If the President did that, the big donors would leave in droves. He and the other politicians are bought and paid for. Even Bernie Sanders who is owned by Vermont’s local business. Bernie is outspoken on national issues only because he hasn’t taken money from the New York banks and multinational corporations. That leaves him free to speak and vote his conscience. But will Bernie ever agree to a ban on maple syrup because of sugar or end dairy subsidies?
Sadly, if a party is busy tearing itself to bits, the only thing you can do is to ask them to say no to the other guy. Its actually relitivly easy.
But asking them to actually DO SOMETHING? Not a hope.
That’s why the “party of no” strategy was so brilliant. It allowed the GOP to appear united in opposing every single thing that came out of Obama’s mouth without actually coming up with anything that they could rally around. Its very easy to be unified in hatred. But that does not mean that they actually have any ideas of their own. Obama only got the Debt ceiling deal through by betting large that the Democrats would not cave like all the propaganda was saying that they would, by using the contempt of the GOP for Him against them.

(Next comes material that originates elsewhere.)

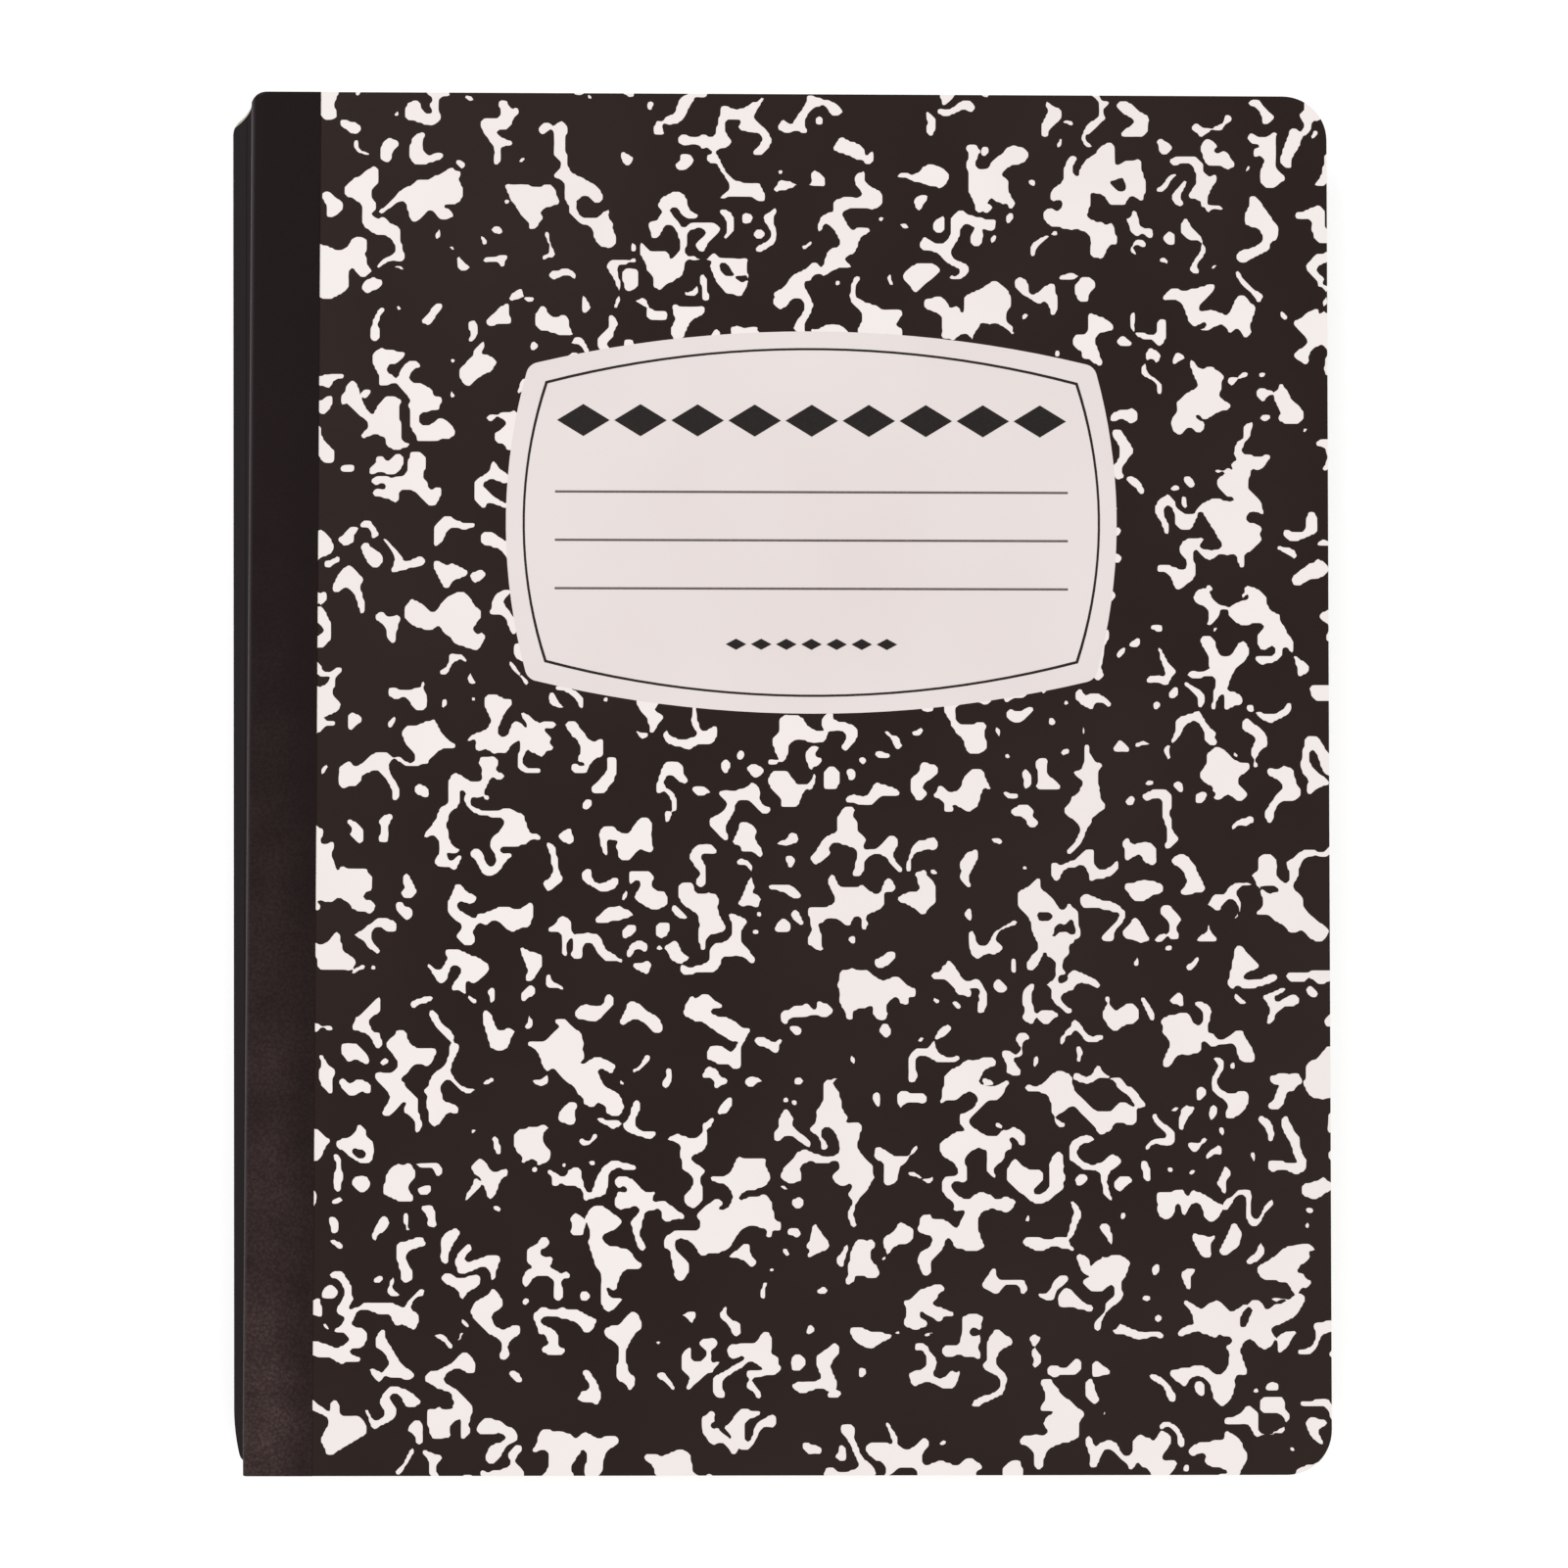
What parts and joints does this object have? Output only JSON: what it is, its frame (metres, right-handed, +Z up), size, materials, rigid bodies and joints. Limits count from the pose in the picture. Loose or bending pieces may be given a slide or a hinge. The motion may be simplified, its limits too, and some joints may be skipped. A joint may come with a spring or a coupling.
{
  "type": "composition notebook",
  "caption": "Sewn composition notebook with a marbled cover, taped spine and blank front label, lying slightly cocked; both covers open.",
  "frame": {"origin": "on the surface the notebook lies on, under the middle of its outline", "axes": "+X from the spine to the fore-edge, +Y from the tail to the head of the pages, +Z up from the back cover to the front cover"},
  "size_m": [0.2008, 0.2492, 0.011],
  "materials": {
    "leaves": "matte, fine leaf edges",
    "thread": "matte cotton",
    "board": "smooth, low sheen",
    "tape": "fine grained book cloth",
    "white_print": "smooth, low sheen",
    "black_print": "smooth, low sheen",
    "rule_ink": "matte",
    "margin_ink": "matte"
  },
  "bodies": {
    "text_block": {"text_block": "leaves", "sewing_thread": "thread", "cover_spine": "board", "spine_tape": "tape", "first_page_rules": "rule_ink", "first_page_margin": "margin_ink", "last_page_rules": "rule_ink", "last_page_margin": "margin_ink"},
    "front_cover": {"front_cover": "board", "front_tape_flap": "tape", "front_marbling": "white_print", "label_panel": "white_print", "label_border": "black_print", "label_rules": "black_print", "label_title_ornament": "black_print", "label_note_ornament": "black_print"},
    "back_cover": {"back_cover": "board", "back_marbling": "white_print", "back_tape_flap": "tape"}
  },
  "joints": [
    {"name": "front_cover_hinge", "type": "hinge", "parent": "text_block", "child": "front_cover", "pos_m": [-0.09381, 0.00003, 0.011], "axis": [0, -1, 0], "range_deg": [0, 180]},
    {"name": "back_cover_hinge", "type": "hinge", "parent": "text_block", "child": "back_cover", "pos_m": [-0.09941, -0.00075, 0.0011], "axis": [-0.0081, 1, 0], "range_deg": [0, 180]}
  ]
}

Remember the only reason Paul Ryan’s budgets became the default GOP budget is that he was pretty much the only one that came up with anything.
Yes this situation sucks ass, but I’ll put a large part of that blame on Harry Ried for not actually doing reasonable and sane filibuster reform. He is lower than dirt on my estimation at this point.
Hey, but he still has his gig on MTP, so it’s all good.
I would argue McCain had no influence even when he was running for Prez. Since then I would argue he has made himself a laughing stock trying to stick his oar into every faction of the GOP, and wound up isolated by pissing all of them off.